CAIRO — On June 30, Egypt’s Ministry of Petroleum signed a contract with the Suez Canal Authority for an $11 billion petrochemical project in the Suez Canal Economic Zone in Ain Sukhna. The project is set to become the largest petrochemical complex in the Middle East. This step comes in the framework of Egypt’s policy to expand its oil refining industry.
In November 2016, the Iraqi government signed a contract to supply Egypt with 12 million barrels of crude oil from Basra to be refined in Egypt. The contract was renewed in January.
Several local newspapers reported July 1 that Egypt is slated to receive the fourth shipment of Iraqi oil next week. It has been also reported that Iraq is not Cairo’s only source of crude oil, as the Ministry of Petroleum signed in December 2017 a contract with Saudi Aramco to supply Egypt with 500,000 barrels of Saudi crude oil to be transported to Egyptian refineries within six months. The deal was renewed June 19 for another six months and for the same number of barrels.
“The new complex aims to satisfy the domestic market’s petrochemical needs. The petrochemical industry includes gasoline, whose importation along with other fuel types such as diesel and mazut [low-quality heavy oil] costs the state about $800 million a month, which is $9.6 billion a year,” Petroleum Minister Tariq al-Mulla said in speech June 30 during the signing ceremony of the new petrochemical project.
Although Egypt has been refining Iraqi crude oil since 2016 and Saudi oil since 2017, fuel prices continue to rise. The government announced June 16 a 50% increase in some types of gasoline, the largest hike in comparison with those of 2017 and the first half of 2018.
“This huge increase in fuel prices this year does not suggest that the state’s expansion policy in the petrochemical industry is failing with no long-term positive impact on the local market.

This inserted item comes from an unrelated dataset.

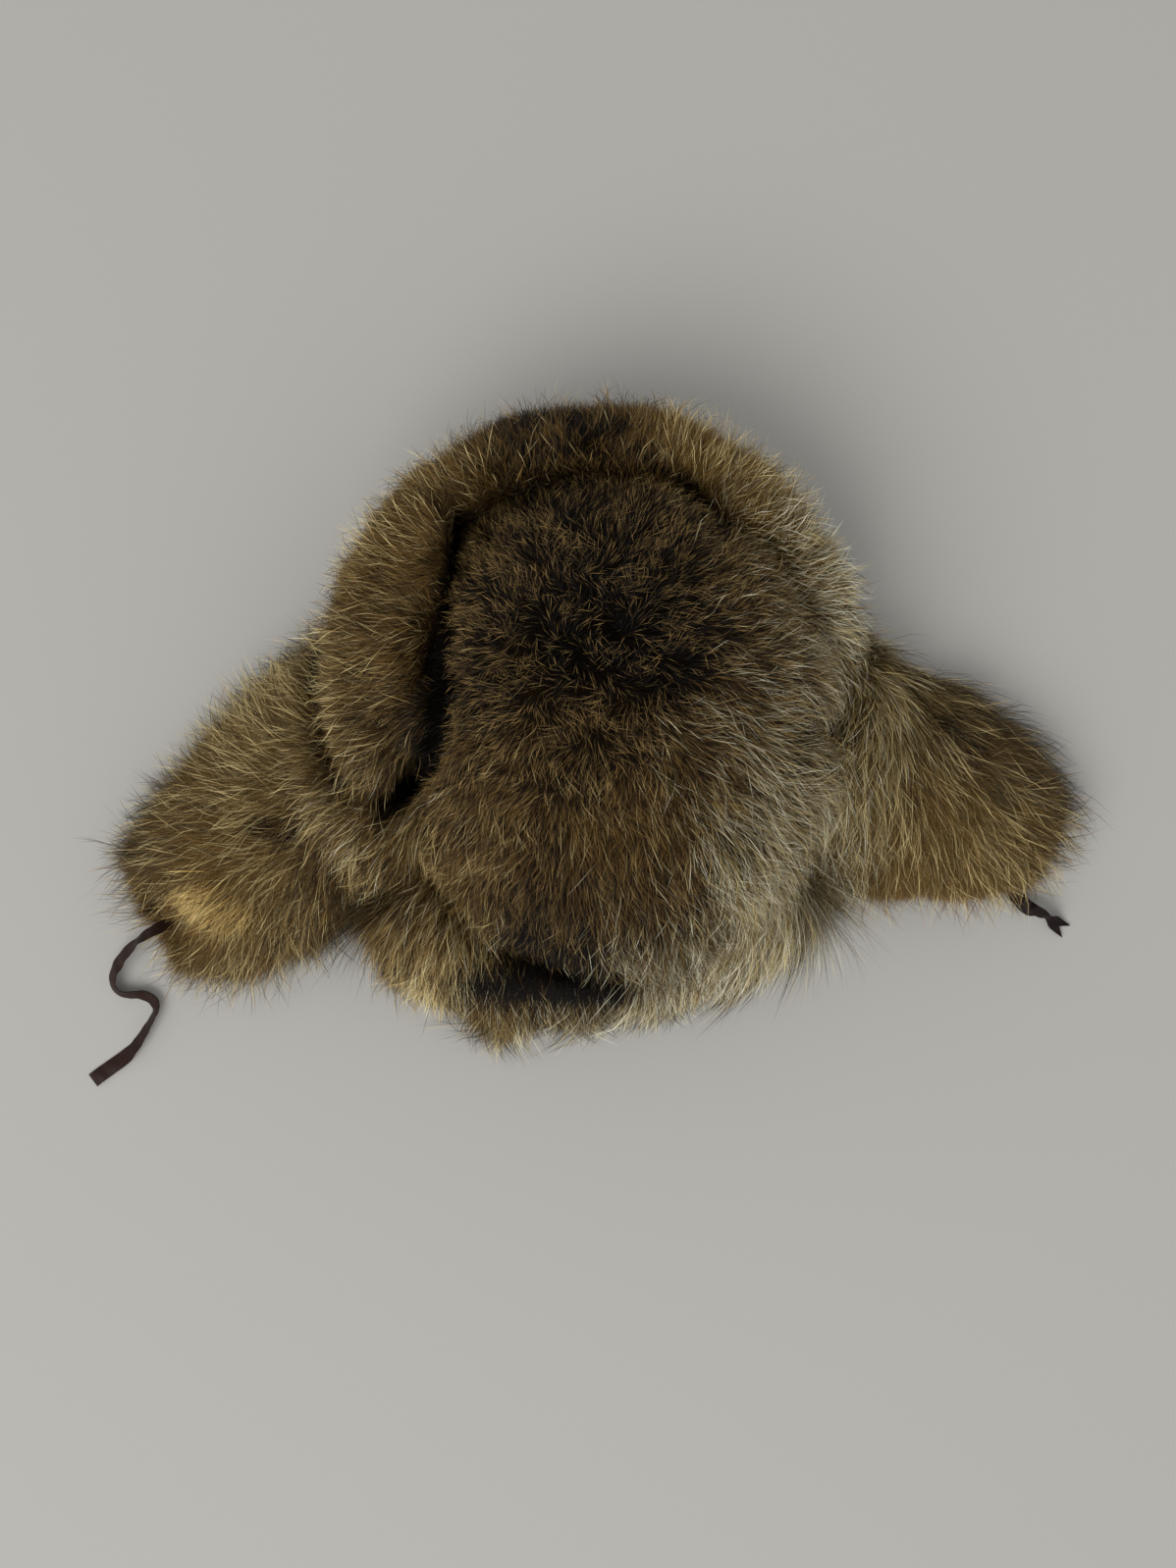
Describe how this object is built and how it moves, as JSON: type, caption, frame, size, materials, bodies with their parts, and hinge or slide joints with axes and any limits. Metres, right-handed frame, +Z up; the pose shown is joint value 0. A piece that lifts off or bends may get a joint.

The policy would eventually result in maintaining the stability of the prices. This increase is the consequence of a major rise in fuel prices globally,” a source in the Ministry of Petroleum, who spoke on condition of anonymity, told Al-Monitor.
“When the 2017-2018 fiscal year budget was approved, the average price of crude oil in the world stood at $47.64 per barrel. This price reached $73.44 when the 2018-2019 Egyptian budget was approved — a 54% increase. Meanwhile, the oil refining industry at home reduced oil imports by 8% only. Egypt used to consume 6.5 million tons of fuel per month, of which 2.5 million tons were imported, which dropped to 2 million tons in 2017 and 2018 as a result of oil refining,” the source added.
The source said the 8% drop in oil imports was not enough to reduce fuel prices at home, given the increase at the global level. Several economists, however, believe that this justification is unreasonable.
Wael Nahas, an economic adviser to several investment groups, told Al-Monitor, “Increasing fuel prices at home has nothing to do with the global rise in the price of fuel. Seventy percent of our oil consumption is produced locally [through the refineries] and is not linked to the global price increases. Since 2016, Aramco has been exporting to Egypt 30% of its needs in oil imports [2 million of the total 6.5 million tons], which will continue throughout 2021 with the same fuel prices of 2016. This is in addition to payment facilities over 15 years, as per the agreement signed by [Saudi] King Salman during his visit to Egypt in April 2016.”
Nahas continued, “This means that the global increase on fuel prices should not have had this big of an impact on the prices at home. I believe that the government increased the prices in response to the International Monetary Fund request to reduce subsidies even on domestically produced petroleum products and to sell them in accordance with international prices.”
“There is no doubt that expanding the oil refining industry is a major positive step for the country, especially since the oil sector is a strong driver for the development of any country. The domestic oil production will allow Egypt in the long run to become more independent in its political and economic decisions. In other words, oil-producing countries would not be able to place pressure on Cairo, as happened when Saudi Arabia ordered Aramco to stop exporting oil to Egypt from October 2016 until April 2017. The Saudi decision was to punish Egypt for voting in favor of a Security Council draft resolution on Syria, which Riyadh had rejected,” Nahas said.
However, Khaled al-Shafei, an economic adviser to several investment groups, told Al-Monitor, “It is very important for Egypt to increase its domestic oil production and cut down its oil imports. This, however, is not related to the increasing fuel prices. Abolishing subsidies on the local oil products will cause their prices to increase, which will help reduce the budget deficit.”
Shafei noted that boosting domestic oil production contributes to reducing the budget deficit, which would open the door for the state to improve spending and start major projects providing employment opportunities, such as the Ain Sukhna petrochemical complex, which is expected to create 48,000 jobs.
But he considered that the state will not be able to support the expansion of oil refineries at home or the new petrochemical complex while maintaining subsidies on fuel and other products. Shafei believes that fuel must be sold according to the global price so that refineries can make profits without putting pressure on state resources. Consequently, the state should be geared toward improving services, launching projects in record time and making huge investments to create jobs.